'It's Going To Be A Herculean Task': Shortened Census Time Stresses Hard-To-Count LA
The U.S. Census Bureau has announced it will complete the 2020 census count a month earlier than planned, with the new deadline to end door-knocking and self-response set for September 30, instead of Oct. 31.
The bureau also intends to have data compiled for political apportionment finished by the legal deadline of December 31st.
Doug Johnson, a research affiliate with Claremont Mckenna, thinks given delays in response caused by the pandemic, that timeline is impossibly scrunched.
"They're going to try to get everything done on the regular timeframe, but it's going to be a Herculean task," Johnson said.
In-person canvassing doesn't even start in L.A. County until August 11.
And so far, only 59% of households in the county have responded.
It means census workers will have less than two months to count the other 41%, which is an unlikely goal.
So, Johnson said, it's very likely historically undercounted communities like renters, immigrants, and people without internet access could be missed by a rushed census.

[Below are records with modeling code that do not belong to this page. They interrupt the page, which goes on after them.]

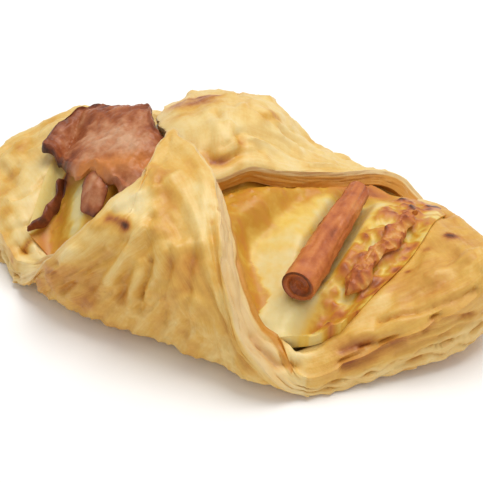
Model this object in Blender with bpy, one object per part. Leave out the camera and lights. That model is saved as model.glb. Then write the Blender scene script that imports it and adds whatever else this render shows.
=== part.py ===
# A bacon and cheese turnover. One square of puff pastry lies corner-wise under the filling. Its front and
# back corners are folded over the middle, and its left and right corners are left as thick points, so the
# filling shows at two openings. X runs from the left point to the right one, Y to the back and Z up.
import bpy
import bmesh
import math
import numpy as np

# Every size below is in millimetres, and the finished meshes are scaled to metres.
MM = 0.001

# Driving sizes of the parcel
SHEET_REACH = 76.0          # middle of the sheet to a corner, once baked
FOLD_REACH = 38.0           # middle of the sheet to a fold line
BASE_THICKNESS = 4.2        # pastry under the filling
SIDE_LOW_FRONT = 14.0       # height of the widest place of the front wall
SIDE_LOW_BACK = 12.0
SIDE_HEIGHT = 34.0          # where the parcel is this high; it changes with the height,
SIDE_LEAST = 6.0            # between these two
SIDE_MOST = 16.0
BASE_SQUARENESS = 5.0       # higher is flatter below and tighter at the fold
TOP_ROUNDNESS = 2.35        # 2 is an ellipse
FRONT_TUCK = 14.0           # how far the front flap's corner leans to the left
BACK_TUCK = 4.0
RIGHT_LIFT = 6.5            # the right point stands this far off the table
LEFT_LIFT = 2.0
LEFT_LEAN = 13.0            # the left point swings this far forward
LIFT_POWER = 1.6            # how late along a point its lift comes
LEAN_POWER = 1.3
TIP_BLUNT = 6.0             # the points are rounded off by this much
BLUNT_LENGTH = 20.0
FLATTEN_FROM = 30.0         # the folds open out flat between these distances from the middle
FLATTEN_TO = 45.0
FRONT_FLARE = 0.04          # the front right fold stands out by this share
BACK_SLIP = 4.0             # how far the back flap dips where the front one covers it,
SLIP_FROM = -6.0            # from this far behind the middle plane to this far in front of it
SLIP_TO = 8.0
SQUEEZE = 0.3               # the bottom is pressed flat over this height
GAP = 0.5                   # clearance between neighbouring pieces
STEEP_GAP = 0.9             # and this much more on the steep slopes of the two points
THIN = 0.8                  # the filling runs out to this thickness
FACET = 1.7                 # half a facet of the filling

# Thickness of the puffed points, and of the flaps and cut edges
POINT_FROM = 36.0
POINT_TO = 49.0
POINT_BEND = 8.0            # and start this much nearer the middle at the front and back
RIGHT_POINT = 12.0
RIGHT_TIP_EXTRA = 8.0
RIGHT_MIDDLE_EXTRA = 5.0
RIGHT_BACK_EXTRA = 2.5
LEFT_POINT = 14.0
LEFT_TIP_LOSS = 5.5
LEFT_MIDDLE_EXTRA = 4.0
LEFT_BACK_EXTRA = 3.0
LEFT_HUMP = 5.0             # the left point bulges up behind
FOLD_LOSS = 4.0             # and both are pinched where the folds run out
RIM_LOSS = 2.5              # and rounded at the rim
FLAP_EXTRA = 0.4
CUT_EDGE_BACK = 0.6
CUT_EDGE_FRONT_RIGHT = 5.5
CUT_EDGE_FRONT_LEFT = 1.0
LAYERS = 3                  # layers that show at the cut edges
LAYER_DEPTH = 0.012
RAGGEDNESS = 0.005

# Grid of the folded sheet and of the filling
SHEET_CELLS = 44
FILLING_CELLS_X = 28
FILLING_CELLS_Y = 20

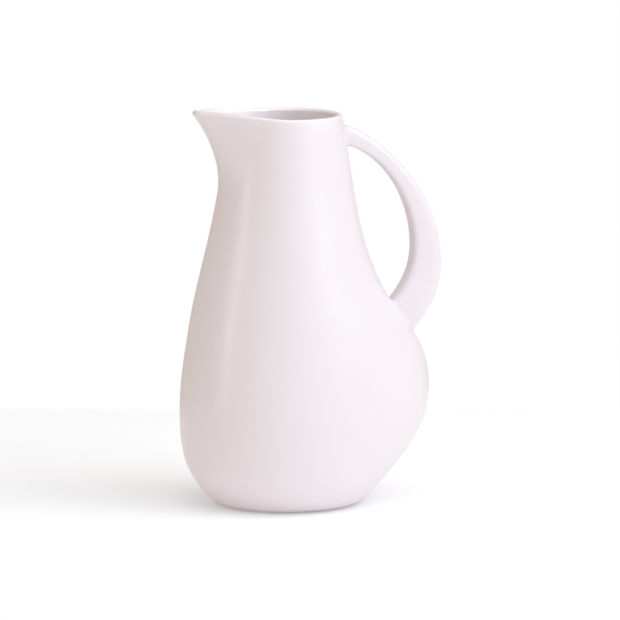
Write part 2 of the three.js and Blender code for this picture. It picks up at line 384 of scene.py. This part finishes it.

That's because those communities are typically best reached in person.
"They need that door-to-door knock to get the full count," he said.
A BIG PROBLEM FOR LA COUNTY
In L.A. County, considered one of the hardest-to-count regions in the country, these changes are a particularly big problem, especially considering California's political representation was already to take a hit due to population losses.
The decision to end the counting a month early has been criticized by many as politically motivated.
"It is difficult to come up with any explanation but Republican and white advantage," said Keshia Morris Desir, the census project manager for government watchdog organization Common Cause.
In a letter to the Census Bureau on Monday, Los Angeles City Attorney Mike Feuer asked that the government explain the basis for its decision.
Ending the census earlier has another implication. Johnson said if the count continued through October, as was planned, the data might not be crunched until next year, at which time President Trump may no longer be in office — and wouldn't be presiding over the final census tallies that determine political representation for the states.
In addition, with the process shortened, Johnson expects the Census Bureau will need to do extra work to estimate the county's population, like using survey and post office data to determine information about households left uncounted.
Typically, this estimating process is kept to about 2% of the nation's households, he said, but this year it could end up being much higher.
"Obviously it adds a degree of randomness and inaccuracy to the count," Johnson explained.
And while the bureau can approximate general numbers, courts have ruled that they can't approximate race data. That means undercounted racial and ethnic groups wouldn't be accurately represented.
Laura Daly, a data analyst with racial justice organization Advancement Project California, said identity information is critical for protecting communities from redistricting, for example, or identifying which demographics are particularly hard hit by COVID-19.
"If you don't exist in the data, then people take advantage of that and decide not to represent you," Daly said.
Daly said her group is working to resolve confusion over the timeline change, and to encourage people to self-respond through food drives and car caravans.